■ SOURCE MATERIAL
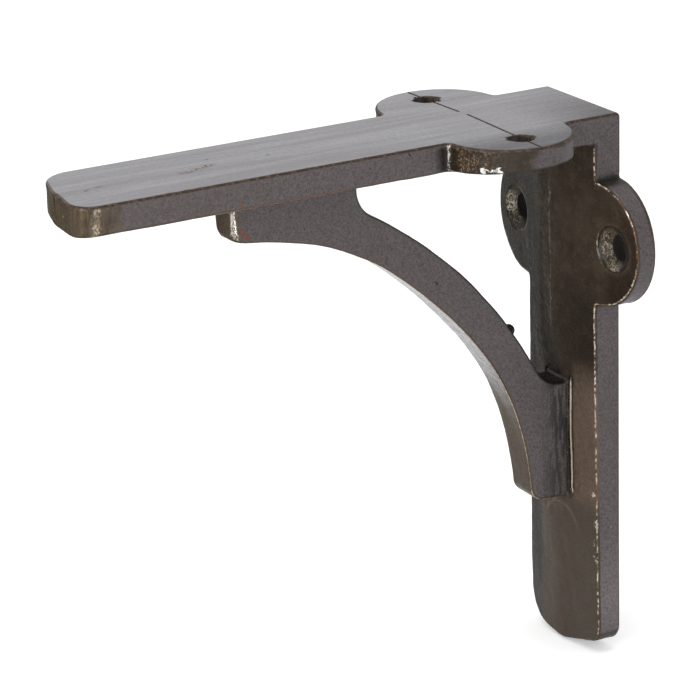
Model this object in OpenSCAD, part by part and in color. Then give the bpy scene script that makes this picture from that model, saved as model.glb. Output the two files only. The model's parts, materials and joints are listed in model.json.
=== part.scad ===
// Shelf bracket, cast in one piece: an arm under the shelf, a plate on the wall
// and a curved brace between them. The mould parts at the middle plane, x = 0.
// Origin: on the wall face, midway between the two wall screws.
// +X to the right, +Y into the wall, +Z up. The arm reaches along -Y.

/* [Arm and wall plate] */
// Width of the arm and of the wall plate
strip_w = 26.8; // [22:0.1:36]
// Length of the arm along its middle line, from the wall face to its tip
arm_len = 125.6; // [105:0.1:180]
// Height of the wall plate, from the shelf face to its lower end
plate_len = 123.9; // [105:0.1:180]
// Thickness of arm and plate along their middle line
mid_t = 7.8; // [6:0.1:10]
// Draft of the inner faces, which fall away from the middle line, in degrees
face_draft = 5.7; // [2:0.1:8]
// Draft of the free ends, which fall away from the middle line, in degrees
end_draft = 3; // [0.5:0.1:6]
// Angle by which the arm's tip is out of square, longer on the right
tip_skew = 10.3; // [0:0.1:12]
// Angle by which the plate's lower end is out of square, longer on the left
plate_skew = 3.7; // [0:0.1:8]
// Radius of the corners at the arm's tip, seen flat on
tip_r = 5.8; // [2:0.1:9]
// Radius of the corners at the plate's lower end, seen flat on
plate_end_r = 6.9; // [2:0.1:9]
// Radius of the outer edge where the shelf face meets the wall face
heel_r = 1; // [0.5:0.1:2]

/* [Ears and screw holes] */
// Radius of each ear, a half disc centred on the edge of its strip
ear_r = 13.9; // [12:0.1:17]
// Distance of the ears and their screws from the outer corner
ear_at = 28.1; // [24:0.1:40]
// Radius of the small fillets between ears and strip
ear_fillet_r = 1.4; // [0.5:0.1:3]
// How far each screw stands outside the edge of its strip
screw_out = 5.6; // [4:0.1:7.5]
// Diameter of the screw holes
hole_d = 5.4; // [4:0.1:6.5]
// Diameter of the countersinks at their mouth
sink_d = 10.2; // [8:0.1:13]
// Angle of the countersinks, across the whole cone, in degrees
sink_angle = 90; // [80:1:100]

/* [Brace] */
// Thickness of the brace
web_t = 8.9; // [6:0.1:14]
// Distance of the brace's nose from the wall face
nose_at = 88.5; // [80:0.1:100]
// Distance of the brace's foot from the shelf face
foot_at = 88.1; // [80:0.1:100]
// Depth of nose and foot, from the outer face of the leaf that they stand on
brace_end_h = 16.1; // [14:0.1:22]
// Lean of nose and foot, which widen towards the leaf, in degrees
end_lean = 5; // [0:0.5:12]
// Length of the brace's root along the arm
arm_root = 29.9; // [22:0.1:34]
// Length of the brace's root along the wall plate
wall_root = 26.6; // [22:0.1:34]
// Depth at which the inner curve meets the arm's root, from the shelf face
arm_shoulder = 13.8; // [11:0.1:16]
// Depth at which it meets the plate's root, from the wall face
wall_shoulder = 13.2; // [11:0.1:16]
// Radius of the outer curve, from nose to foot
outer_r = 79.6; // [72:0.1:110]
// Radius of the inner curve, round the opening
inner_r = 107.5; // [82:0.1:120]
// Radius of the opening's corners, where the inner curve meets the roots
pocket_r = 7.1; // [2:0.1:8]
// Radius of the edges of nose and foot
nose_r = 1.8; // [0.5:0.1:2.8]
// Radius of the fillets along both sides of the roots
root_fillet_r = 2.4; // [1:0.1:4]

/* [Marks of the foundry] */
// Width of the marking-out lines across the shelf face
line_w = 0.6; // [0.3:0.1:1]
// Reach of the right line past the middle plane
right_line_past = 3.5; // [0:0.5:8]
// Distance from the middle plane at which the left line stops
left_line_stop = 9; // [4:0.5:12]
// Angle at which the lines lean towards the arm's tip, in degrees
line_lean = 2; // [0:0.5:4]
// Diameter of the vent pip left on the brace's inner curve
pip_d = 3; // [1:0.1:4]
// Distance of the pip from the middle plane
pip_x = 1.5; // [0:0.1:2.5]
// Place of the pip along the inner curve, from its middle towards the foot
pip_along = 18; // [0:0.1:22]

/* [Hidden] */
$fn = 96;
iron = [0.33, 0.31, 0.31];
clear = 1;

half_w = strip_w / 2;
ear_edge = half_w + ear_r;
slope = tan(face_draft);
screw_x = half_w + screw_out;
shelf_z = ear_at;
lean_w = brace_end_h * tan(end_lean);
sink_face = mid_t - screw_x * slope;
sink_h = (sink_d - hole_d) / 2 / tan(sink_angle / 2);
sink_mouth_r = sink_d / 2 + clear * tan(sink_angle / 2);

// Brace, drawn in the middle plane: u is the distance from the wall face and
// v the distance from the shelf face
arm_window = nose_at - arm_root;
wall_window = foot_at - wall_root;
outer_c = arc_centre([nose_at, brace_end_h], [brace_end_h, foot_at], outer_r);
inner_from = [arm_window, arm_shoulder];
inner_to = [wall_shoulder, wall_window];
inner_c = arc_centre(inner_from, inner_to, inner_r);
pip_turn = pip_along / inner_r * 180 / PI;

// The centre of an arc from p to q with radius r, on the side away from the corner
function arc_centre(p, q, r) =
    let (chord = q - p, rise = sqrt(r * r - chord * chord / 4))
    (p + q) / 2 + rise * [chord.y, -chord.x] / norm(chord);

// A unit vector at an angle
function ray(a) = [cos(a), sin(a)];

// A vector with its two parts exchanged
function swap(p) = [p.y, p.x];

// A fillet that fills the corner between two faces. The circle of radius r
// about c touches one face in the direction n1 and the other in n2.
module fillet_2d(c, n1, n2, r) {
    difference() {
        polygon([c, c + r * n1, c + r * (n1 + n2), c + r * n2]);
        translate(c) circle(r);
    }
}

// A cutter that rounds an edge along z, with the solid on its -x -y side
module edge_cutter(r, h) {
    translate([-r, -r, -clear])
        difference() {
            cube([r + clear, r + clear, h + 2 * clear]);
            translate([0, 0, -clear]) cylinder(r = r, h = h + 4 * clear);
        }
}

// Flat outline of a strip, with its drafted and rounded free end
module strip_2d(len, skew, r) {
    for (s = [0, 1]) mirror([s, 0]) half_strip_2d(len, s == 0 ? end_draft - skew : end_draft + skew, r);
}

// The right half of that outline, with its end falling away at an angle
module half_strip_2d(len, fall, r) {
    c = [half_w - r, len - (half_w - r) * tan(fall) - r / cos(fall)];
    polygon([[-clear, 0], [half_w, 0], [half_w, c.y], c + r * ray(90 - fall), [0, len], [-clear, c.y]]);
    translate(c) circle(r);
}

// Flat outline of one ear, with its fillets to the strip
module ear_2d() {
    r = ear_fillet_r;
    reach = sqrt((ear_r + r) * (ear_r + r) - r * r);
    translate([half_w, ear_at]) {
        circle(ear_r);
        for (s = [-1, 1])
            fillet_2d([r, s * reach], [-1, 0], [-r, -s * reach] / (ear_r + r), r);
    }
}

// Cross section of a leaf: flat outside, drafted both ways inside
module leaf_section_2d() {
    edge_x = ear_edge + clear;
    edge_t = mid_t - edge_x * slope;
    polygon([
        [-edge_x, 0], [edge_x, 0], [edge_x, edge_t], [0, mid_t], [-edge_x, edge_t]
    ]);
}

// Cross section of the fillet between one side of the brace and a leaf
module root_fillet_2d() {
    r = root_fillet_r;
    x = web_t / 2 + r;
    c = [x, mid_t - x * slope + r / cos(face_draft)];
    fillet_2d(c, [-1, 0], -ray(90 - face_draft), r);
}

// A cross section drawn across a leaf, drawn out along it
module along(from, to) {
    translate([0, to, 0])
        rotate([90, 0, 0]) linear_extrude(to - from) children();
}

// One leaf with its ears and its brace's root fillets: x across it, y along it
// from the outer corner, z into it from its flat outer face
module leaf(len, skew, end_r, root_from, root_to) {
    intersection() {
        linear_extrude(mid_t)
            union() {
                strip_2d(len, skew, end_r);
                for (s = [0, 1]) mirror([s, 0]) ear_2d();
            }
        along(0, len + strip_w) leaf_section_2d();
    }
    for (s = [0, 1])
        mirror([s, 0, 0]) along(root_from, root_to) root_fillet_2d();
}

// The two screw holes of a leaf, countersunk from its inner face
module screw_holes() {
    for (s = [-1, 1])
        translate([s * screw_x, ear_at, 0]) {
            translate([0, 0, -clear]) cylinder(d = hole_d, h = mid_t + 2 * clear);
            translate([0, 0, sink_face - sink_h])
                cylinder(r1 = hole_d / 2, r2 = sink_mouth_r, h = sink_h + clear);
        }
}

// One rounded corner of the opening, at the arm's end of the inner curve
module pocket_2d(window, centre) {
    r = pocket_r;
    d = centre.x - window + r;
    drop = sqrt((inner_r + r) * (inner_r + r) - d * d);
    c = [window - r, centre.y - drop];
    fillet_2d(c, [1, 0], [d, drop] / (inner_r + r), r);
}

// Side view of the brace, drawn as u and v
module brace_2d() {
    difference() {
        polygon([
            [0, 0], [nose_at + lean_w, 0], [nose_at - lean_w, 2 * brace_end_h],
            [2 * brace_end_h, foot_at - lean_w], [0, foot_at + lean_w]
        ]);
        translate(outer_c) circle(outer_r, $fn = 240);
        difference() {
            square([arm_window, wall_window]);
            translate(inner_c) circle(inner_r, $fn = 240);
        }
    }
    pocket_2d(arm_window, inner_c);
    mirror([1, -1]) pocket_2d(wall_window, swap(inner_c));
}

// A cutter that rounds the right edge of a leaning nose
module end_edge_cutter(at) {
    translate([web_t / 2, at, brace_end_h])
        rotate([end_lean, 0, 0])
            translate([0, 0, -brace_end_h]) edge_cutter(nose_r, brace_end_h + clear);
}

// The brace as a plate on the middle plane, with x across it, y from the wall
// face and z from the shelf face
module brace() {
    difference() {
        rotate([90, 0, 90])
            linear_extrude(web_t, center = true) brace_2d();
        for (s = [0, 1])
            mirror([s, 0, 0]) {
                end_edge_cutter(nose_at);
                mirror([0, 1, -1]) end_edge_cutter(foot_at);
            }
    }
}

// The pip of a mould vent, on the brace's inner curve
module vent_pip() {
    back = ((inner_from + inner_to) / 2 - inner_c) / norm((inner_from + inner_to) / 2 - inner_c);
    down = [-back.y, back.x];
    p = inner_c + inner_r * (back * cos(pip_turn) - down * sin(pip_turn));
    translate([pip_x, p.x, p.y]) sphere(d = pip_d);
}

// Two marking-out lines cut into the shelf face, one through each screw hole
module marking_lines() {
    side = line_w / sqrt(2);
    for (s = [-1, 1]) {
        inner = s > 0 ? -right_line_past : left_line_stop;
        outer = ear_edge + clear;
        translate([s * screw_x, ear_at, 0])
            rotate([0, 0, s * line_lean])
                translate([s * (outer + inner - 2 * screw_x) / 2, 0, 0])
                    rotate([45, 0, 0]) cube([outer - inner, side, side], center = true);
    }
}

// The whole casting, with y from the wall face and z from the shelf face
module casting() {
    difference() {
        union() {
            leaf(arm_len, tip_skew, tip_r, arm_window, nose_at);
            mirror([0, 1, -1]) leaf(plate_len, -plate_skew, plate_end_r, wall_window, foot_at);
            brace();
            vent_pip();
        }
        screw_holes();
        mirror([0, 1, -1]) screw_holes();
        marking_lines();
        rotate([0, 90, 0])
            mirror([0, 1, 0])
                translate([0, 0, -half_w - clear])
                    edge_cutter(heel_r, strip_w + 2 * clear);
    }
}

module bracket() {
    color(iron)
        translate([0, 0, shelf_z]) rotate([180, 0, 0]) casting();
}

bracket();
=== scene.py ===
import json
import math
from types import SimpleNamespace

import bpy
import numpy as np
from mathutils import Matrix, Vector


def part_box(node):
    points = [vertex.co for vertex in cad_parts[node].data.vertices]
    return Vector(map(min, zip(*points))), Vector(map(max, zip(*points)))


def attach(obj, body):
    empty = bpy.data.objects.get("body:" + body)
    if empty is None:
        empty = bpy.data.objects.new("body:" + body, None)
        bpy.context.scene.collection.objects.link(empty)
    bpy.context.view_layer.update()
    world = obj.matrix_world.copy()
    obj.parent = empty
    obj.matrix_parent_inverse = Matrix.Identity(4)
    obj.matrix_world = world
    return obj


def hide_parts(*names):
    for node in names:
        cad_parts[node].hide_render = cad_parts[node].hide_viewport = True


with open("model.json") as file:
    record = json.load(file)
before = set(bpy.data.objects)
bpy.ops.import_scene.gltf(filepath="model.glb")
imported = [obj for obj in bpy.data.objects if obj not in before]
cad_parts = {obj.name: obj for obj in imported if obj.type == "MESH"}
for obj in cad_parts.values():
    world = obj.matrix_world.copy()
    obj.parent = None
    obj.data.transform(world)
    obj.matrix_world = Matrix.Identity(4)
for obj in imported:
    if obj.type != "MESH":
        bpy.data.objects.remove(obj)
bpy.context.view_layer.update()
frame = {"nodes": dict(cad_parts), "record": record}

# All sizes below are millimetres, and the meshes are turned to metres at the end
MM = 0.001
low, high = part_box("bracket")
mounts = {m["name"]: m for m in frame["record"]["mounts"]}

# Sizes that the casting's solid has too
HALF_W = 13.4
PLATE_LEN = 123.9
SHELF_Z = high.z / MM
MID_T = 7.8
FACE_SLOPE = math.radians(5.7)
HEEL_R = 1.0
EAR_R = 13.9
EAR_AT = SHELF_Z
SCREW_X = mounts["wall_screws"]["dims"]["spacing_x_mm"] / 2
HOLE_R = mounts["wall_screws"]["dims"]["hole_r_mm"]
SINK_R = 5.1
WEB_T = 8.9
NOSE_AT = 88.5
FOOT_AT = 88.1
BRACE_END_H = 16.1
END_LEAN = math.radians(5)
ARM_ROOT = 29.9
WALL_ROOT = 26.6
ARM_SHOULDER = 13.8
WALL_SHOULDER = 13.2
OUTER_R = 79.6
INNER_R = 107.5
POCKET_R = 7.1
TIP_FALLS = (math.radians(13.3), math.radians(-7.3), 0.2)
TIP_RADII = (5.8, 5.8, 1.4)
RIGHT_LINE_PAST = 3.5
LINE_LEAN = math.radians(2)
PIP_R = 1.5
PIP_X = 1.5
PIP_ALONG = 18.0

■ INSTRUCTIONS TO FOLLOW
Write down exactly the span of lines above from the one containing "leaf(arm_len, tip_skew, tip_r, arm_window, nose_at);" to the one containing "if empty is", both ends included.

■ PROBLEM SOLUTION
            leaf(arm_len, tip_skew, tip_r, arm_window, nose_at);
            mirror([0, 1, -1]) leaf(plate_len, -plate_skew, plate_end_r, wall_window, foot_at);
            brace();
            vent_pip();
        }
        screw_holes();
        mirror([0, 1, -1]) screw_holes();
        marking_lines();
        rotate([0, 90, 0])
            mirror([0, 1, 0])
                translate([0, 0, -half_w - clear])
                    edge_cutter(heel_r, strip_w + 2 * clear);
    }
}

module bracket() {
    color(iron)
        translate([0, 0, shelf_z]) rotate([180, 0, 0]) casting();
}

bracket();
=== scene.py ===
import json
import math
from types import SimpleNamespace

import bpy
import numpy as np
from mathutils import Matrix, Vector


def part_box(node):
    points = [vertex.co for vertex in cad_parts[node].data.vertices]
    return Vector(map(min, zip(*points))), Vector(map(max, zip(*points)))


def attach(obj, body):
    empty = bpy.data.objects.get("body:" + body)
    if empty is None:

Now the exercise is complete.